National Development Minister Mah Bow Tan said: “The government is committed to spend money to rejuvenate your estate, to remake your estate, to make your estate more valuable. Why? Because this is the biggest asset that Singaporeans have - their home.”

The precinct at Tampines Ave 5/St 91 is one of the 13 new sites selected for the Neighbourhood Renewal Programme (NRP) this year.

Residents of Tampines will be given three architectural designs to choose from and provide feedback about. At least 75 per cent of residents must vote for the final design in order for work to proceed.

If residents vote in favour of improvement works, the neighbourhood will see changes like covered walkways, playgrounds and even new letterboxes.
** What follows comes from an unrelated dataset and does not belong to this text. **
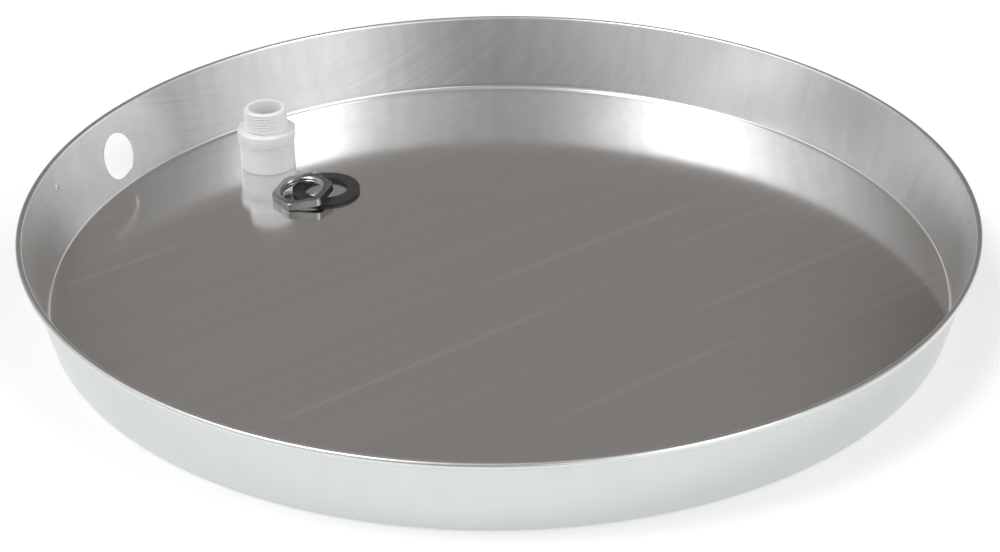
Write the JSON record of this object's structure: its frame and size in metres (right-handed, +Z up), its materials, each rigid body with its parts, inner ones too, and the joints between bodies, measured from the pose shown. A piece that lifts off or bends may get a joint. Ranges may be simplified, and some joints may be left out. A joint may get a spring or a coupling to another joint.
{
  "type": "drain pan",
  "caption": "Shallow round sheet-metal drain pan with a flared wall, curled rim and side drain hole, with its loose pipe adapter, rubber washer and locknut.",
  "frame": {"origin": "on the underside of the pan, at the middle of its flat base", "axes": "+Z up out of the pan, -X towards the drain hole in the wall"},
  "size_m": [0.66, 0.66, 0.058],
  "materials": {
    "pan_sheet": "bright mill finish with rolling lines",
    "adapter_plastic": "satin white moulded plastic",
    "washer_rubber": "matte black",
    "nut_plate": "bright plated"
  },
  "bodies": {
    "pan": {"pan": "pan_sheet"},
    "adapter": {"drain_adapter": "adapter_plastic"},
    "washer": {"rubber_washer": "washer_rubber"},
    "nut": {"locknut": "nut_plate"}
  },
  "joints": [
    {"name": "adapter_lift", "type": "slide", "parent": "pan", "child": "adapter", "axis": [0, 0, 1], "range_m": [0, 0.12]},
    {"name": "washer_lift", "type": "slide", "parent": "pan", "child": "washer", "axis": [0, 0, 1], "range_m": [0, 0.12]},
    {"name": "locknut_lift", "type": "slide", "parent": "washer", "child": "nut", "axis": [0, 0, 1], "range_m": [0, 0.12]}
  ]
}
Details of the other 12 sites will be announced by the town advisers.

Since residents do not have to pay anything for the new amenities, it is perhaps no surprise that past NRP projects have been given the green light - by about 90 per cent of the vote.
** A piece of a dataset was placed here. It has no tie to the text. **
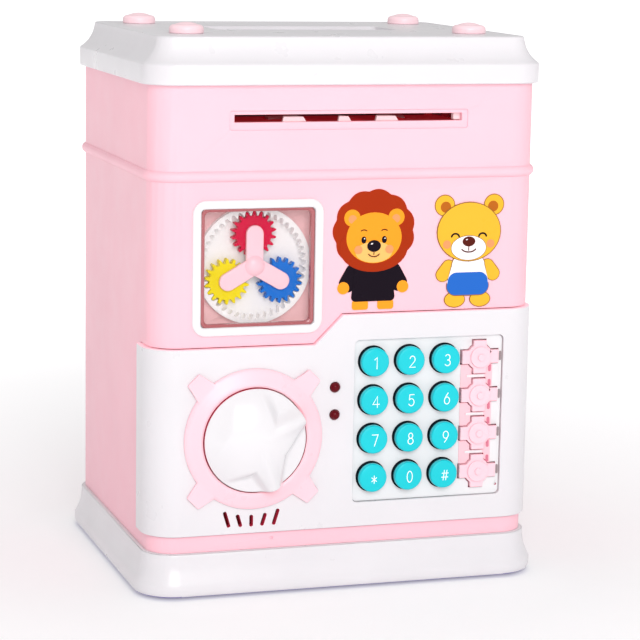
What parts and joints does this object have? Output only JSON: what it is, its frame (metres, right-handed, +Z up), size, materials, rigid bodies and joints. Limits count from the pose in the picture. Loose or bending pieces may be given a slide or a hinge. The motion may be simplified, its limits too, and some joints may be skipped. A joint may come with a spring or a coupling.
{
  "type": "toy safe coin bank",
  "caption": "Box-shaped toy safe with a flared base and cap, keypad door on a side hinge, turning lock knob, note slot, coin slot and a window onto planetary gears.",
  "frame": {"origin": "on the ground plane, at the middle of the overall bounding box seen from above", "axes": "+Z up, -Y out of the front with the door, +X to the right of someone facing the front"},
  "size_m": [0.1302, 0.1142, 0.1736],
  "materials": {
    "pink_shell": "satin moulded plastic",
    "pink_trim": "glossy moulded plastic",
    "white_shell": "satin moulded plastic",
    "white_inner": "matt moulded plastic",
    "gear_bed": "glossy moulded plastic",
    "clear_pane": "clear moulded plastic",
    "aqua_keys": "satin moulded plastic",
    "keypad_grey": "satin moulded plastic",
    "gear_magenta": "glossy moulded plastic",
    "gear_yellow": "glossy moulded plastic",
    "gear_blue": "glossy moulded plastic",
    "lamp_red": "clear dark red plastic",
    "steel": "plated steel",
    "motor_steel": "plated steel can",
    "cell_wrap": "printed foil sleeve",
    "board_green": "solder mask",
    "membrane": "silicone rubber",
    "roller_rubber": "soft rubber",
    "feet_rubber": "soft rubber",
    "black_plastic": "matt moulded plastic",
    "sticker_print": "printed vinyl"
  },
  "bodies": {
    "case": {"base_tray": "white_shell", "rubber_feet": "feet_rubber", "shell_screws": "steel", "batteries": "cell_wrap", "battery_contacts": "steel", "body_shell": "pink_shell", "cap": "white_shell", "cap_plugs": "pink_trim", "coin_chute": "white_inner", "note_guide": "white_inner", "motors": "motor_steel", "window_frame": "white_shell", "window_pane": "clear_pane", "ring_gear": "gear_bed", "power_board": "board_green", "hinge_pins": "steel", "stickers": "sticker_print"},
    "battery_lid": {"battery_cover": "white_shell", "battery_screw": "steel"},
    "switch": {"power_switch": "black_plastic"},
    "reset": {"reset_button": "black_plastic"},
    "feed_roller": {"feed_rollers": "roller_rubber", "feed_shaft": "steel"},
    "pinch_roller": {"pinch_rollers": "white_inner"},
    "feed_pinion": {"motor_pinion": "white_inner"},
    "planet_carrier": {"carrier": "pink_trim"},
    "red_planet": {"planet_red": "gear_magenta"},
    "yellow_planet": {"planet_yellow": "gear_yellow"},
    "blue_planet": {"planet_blue": "gear_blue"},
    "door": {"door_panel": "white_shell", "door_cover": "white_inner", "door_screws": "steel", "knob_ring": "pink_trim", "solenoid": "motor_steel", "led_lenses": "lamp_red", "keypad_panel": "keypad_grey", "key_membrane": "membrane", "key_board": "board_green", "speaker": "black_plastic"},
    "knob": {"knob": "white_shell", "knob_cam": "white_inner"},
    "bolt": {"latch_bolt": "steel"},
    "lock_plunger": {"plunger": "steel"},
    "key_1": {"key_1": "aqua_keys"},
    "key_2": {"key_2": "aqua_keys"},
    "key_3": {"key_3": "aqua_keys"},
    "key_4": {"key_4": "aqua_keys"},
    "key_5": {"key_5": "aqua_keys"},
    "key_6": {"key_6": "aqua_keys"},
    "key_7": {"key_7": "aqua_keys"},
    "key_8": {"key_8": "aqua_keys"},
    "key_9": {"key_9": "aqua_keys"},
    "key_star": {"key_star": "aqua_keys"},
    "key_0": {"key_0": "aqua_keys"},
    "key_hash": {"key_hash": "aqua_keys"},
    "function_key_1": {"function_key_1": "pink_trim"},
    "function_key_2": {"function_key_2": "pink_trim"},
    "function_key_3": {"function_key_3": "pink_trim"},
    "function_key_4": {"function_key_4": "pink_trim"}
  },
  "joints": [
    {"name": "door_swing", "type": "hinge", "parent": "case", "child": "door", "pos_m": [0.06, -0.03595, 0.0527], "axis": [0, 0, 1], "range_deg": [0, 95]},
    {"name": "knob_turn", "type": "hinge", "parent": "door", "child": "knob", "pos_m": [-0.0301, -0.04885, 0.0489], "axis": [0, -1, 0], "range_deg": [0, 85]},
    {"name": "bolt_throw", "type": "slide", "parent": "door", "child": "bolt", "axis": [-1, 0, 0], "range_m": [0, 0.0054]},
    {"name": "plunger_rise", "type": "slide", "parent": "door", "child": "lock_plunger", "axis": [0, 0, 1], "range_m": [0, 0.0025], "stiffness_N_per_m": 20, "springref_m": -0.0004},
    {"name": "key_1_press", "type": "slide", "parent": "door", "child": "key_1", "axis": [0, 1, 0], "range_m": [0, 0.001], "stiffness_N_per_m": 150, "springref_m": -0.0003},
    {"name": "key_2_press", "type": "slide", "parent": "door", "child": "key_2", "axis": [0, 1, 0], "range_m": [0, 0.001], "stiffness_N_per_m": 150, "springref_m": -0.0003},
    {"name": "key_3_press", "type": "slide", "parent": "door", "child": "key_3", "axis": [0, 1, 0], "range_m": [0, 0.001], "stiffness_N_per_m": 150, "springref_m": -0.0003},
    {"name": "key_4_press", "type": "slide", "parent": "door", "child": "key_4", "axis": [0, 1, 0], "range_m": [0, 0.001], "stiffness_N_per_m": 150, "springref_m": -0.0003},
    {"name": "key_5_press", "type": "slide", "parent": "door", "child": "key_5", "axis": [0, 1, 0], "range_m": [0, 0.001], "stiffness_N_per_m": 150, "springref_m": -0.0003},
    {"name": "key_6_press", "type": "slide", "parent": "door", "child": "key_6", "axis": [0, 1, 0], "range_m": [0, 0.001], "stiffness_N_per_m": 150, "springref_m": -0.0003},
    {"name": "key_7_press", "type": "slide", "parent": "door", "child": "key_7", "axis": [0, 1, 0], "range_m": [0, 0.001], "stiffness_N_per_m": 150, "springref_m": -0.0003},
    {"name": "key_8_press", "type": "slide", "parent": "door", "child": "key_8", "axis": [0, 1, 0], "range_m": [0, 0.001], "stiffness_N_per_m": 150, "springref_m": -0.0003},
    {"name": "key_9_press", "type": "slide", "parent": "door", "child": "key_9", "axis": [0, 1, 0], "range_m": [0, 0.001], "stiffness_N_per_m": 150, "springref_m": -0.0003},
    {"name": "key_star_press", "type": "slide", "parent": "door", "child": "key_star", "axis": [0, 1, 0], "range_m": [0, 0.001], "stiffness_N_per_m": 150, "springref_m": -0.0003},
    {"name": "key_0_press", "type": "slide", "parent": "door", "child": "key_0", "axis": [0, 1, 0], "range_m": [0, 0.001], "stiffness_N_per_m": 150, "springref_m": -0.0003},
    {"name": "key_hash_press", "type": "slide", "parent": "door", "child": "key_hash", "axis": [0, 1, 0], "range_m": [0, 0.001], "stiffness_N_per_m": 150, "springref_m": -0.0003},
    {"name": "function_key_1_press", "type": "slide", "parent": "door", "child": "function_key_1", "axis": [0, 1, 0], "range_m": [0, 0.001], "stiffness_N_per_m": 150, "springref_m": -0.0003},
    {"name": "function_key_2_press", "type": "slide", "parent": "door", "child": "function_key_2", "axis": [0, 1, 0], "range_m": [0, 0.001], "stiffness_N_per_m": 150, "springref_m": -0.0003},
    {"name": "function_key_3_press", "type": "slide", "parent": "door", "child": "function_key_3", "axis": [0, 1, 0], "range_m": [0, 0.001], "stiffness_N_per_m": 150, "springref_m": -0.0003},
    {"name": "function_key_4_press", "type": "slide", "parent": "door", "child": "function_key_4", "axis": [0, 1, 0], "range_m": [0, 0.001], "stiffness_N_per_m": 150, "springref_m": -0.0003},
    {"name": "carrier_spin", "type": "hinge", "parent": "case", "child": "planet_carrier", "pos_m": [-0.0289, -0.04385, 0.1013], "axis": [0, -1, 0], "continuous": true},
    {"name": "red_planet_spin", "type": "hinge", "parent": "planet_carrier", "child": "red_planet", "pos_m": [-0.0289, -0.04185, 0.1109], "axis": [0, -1, 0], "continuous": true},
    {"name": "yellow_planet_spin", "type": "hinge", "parent": "planet_carrier", "child": "yellow_planet", "pos_m": [-0.03721, -0.04185, 0.0965], "axis": [0, -1, 0], "continuous": true},
    {"name": "blue_planet_spin", "type": "hinge", "parent": "planet_carrier", "child": "blue_planet", "pos_m": [-0.02059, -0.04185, 0.0965], "axis": [0, -1, 0], "continuous": true},
    {"name": "feed_spin", "type": "hinge", "parent": "case", "child": "feed_roller", "pos_m": [0, -0.03105, 0.1496], "axis": [1, 0, 0], "continuous": true},
    {"name": "pinch_spin", "type": "hinge", "parent": "case", "child": "pinch_roller", "pos_m": [0, -0.03105, 0.1419], "axis": [1, 0, 0], "continuous": true},
    {"name": "pinion_spin", "type": "hinge", "parent": "case", "child": "feed_pinion", "pos_m": [0.0375, -0.02085, 0.1496], "axis": [1, 0, 0], "continuous": true},
    {"name": "battery_lid_lift", "type": "slide", "parent": "case", "child": "battery_lid", "axis": [0, 0, -1], "range_m": [0, 0.02]},
    {"name": "switch_slide", "type": "slide", "parent": "case", "child": "switch", "axis": [1, 0, 0], "range_m": [0, 0.0032]},
    {"name": "reset_press", "type": "slide", "parent": "case", "child": "reset", "axis": [0, 0, -1], "range_m": [0, 0.0008], "stiffness_N_per_m": 150, "springref_m": -0.0003}
  ],
  "couplings": [
    {"joint": "bolt_throw", "follows": "knob_turn", "m_per_rad": 0.0036},
    {"joint": "red_planet_spin", "follows": "carrier_spin", "ratio": -2.5},
    {"joint": "yellow_planet_spin", "follows": "carrier_spin", "ratio": -2.5},
    {"joint": "blue_planet_spin", "follows": "carrier_spin", "ratio": -2.5},
    {"joint": "pinch_spin", "follows": "feed_spin", "ratio": -1.0833},
    {"joint": "pinion_spin", "follows": "feed_spin", "ratio": -1.2667}
  ]
}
The NRP was first announced in 2007 by Prime Minister Lee Hsien Loong at the National Day Rally. The aim is to spruce up towns that are at least 20 years old.

HDB blocks built up to 1989 that have not undergone Main Upgrading Programme (MUP), Interim Upgrading Programme (IUP) or IUP Plus are eligible for the NRP. The budget is S$3,400 per flat and will be fully funded by the government.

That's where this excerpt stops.